An additional structural factor shaping U.S. metals and mining M&A in 2025 has been the expanding role of U.S. government institutions - most notably the Department of Defense (DoD) and the Department of Energy (DoE) - in de-risking critical minerals and processing investments.


While these agencies are not participants in M&A transactions, their use of grants, loans, cost-sharing mechanisms, and offtake-style arrangements has materially influenced which projects are financeable and therefore acquirable. This dynamic has reinforced investor preference for vertically integrated platforms and midstream capabilities aligned with national supply-chain priorities, rather than standalone upstream assets.

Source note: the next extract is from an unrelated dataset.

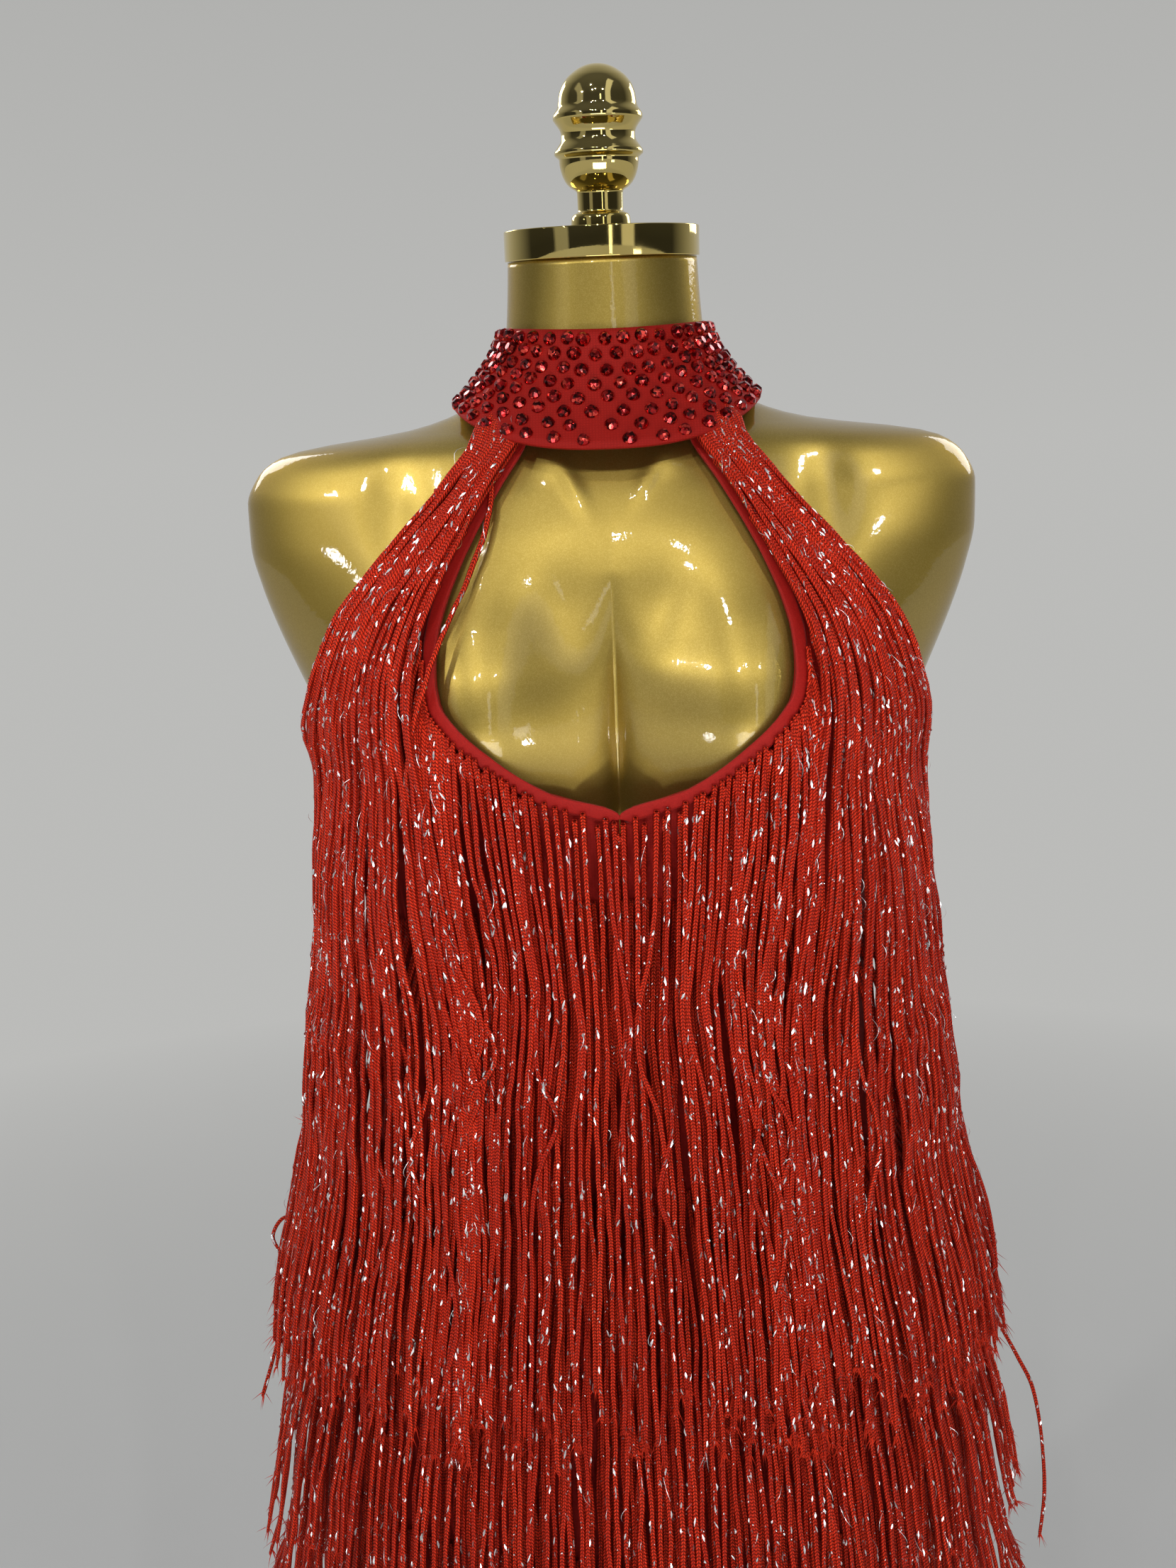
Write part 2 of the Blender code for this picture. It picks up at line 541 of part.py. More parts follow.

6. Why U.S. Metals & Mining M&A Remained Selective in 2025


The relatively limited number of major U.S. Metals and Mining transactions in 2025 reflects structural and regulatory realities, rather than a lack of capital:


  1. Heightened regulatory and national security scrutiny: Transactions involving strategic materials face extended review timelines and conditional approvals.

  2. Capital discipline amid cost inflation: High interest rates and elevated project costs encouraged selective, high-conviction transactions.

  3. Shift toward vertical integration: Buyers prioritized downstream and processing capabilities over pure resource accumulation.

  4. Commodity price volatility: Uncertainty across steel and precious-metals markets tempered appetite for large-scale consolidation.


Conclusion: Fewer Deals, Greater Strategic Weight


U.S. Metals and Mining M&A activity in 2025 was defined by quality over quantity. The transactions that closed or advanced during the year - particularly in steel, precious metals, and critical minerals - carried outsized strategic importance relative to deal count.


Rather than a cyclical consolidation phase, the U.S. market continued to evolve structurally, with industrial policy, regulatory oversight, and vertical integration shaping capital allocation decisions. For investors and industry participants, success in this environment depends less on transaction volume and more on execution discipline, regulatory navigation, and long-term strategic alignment.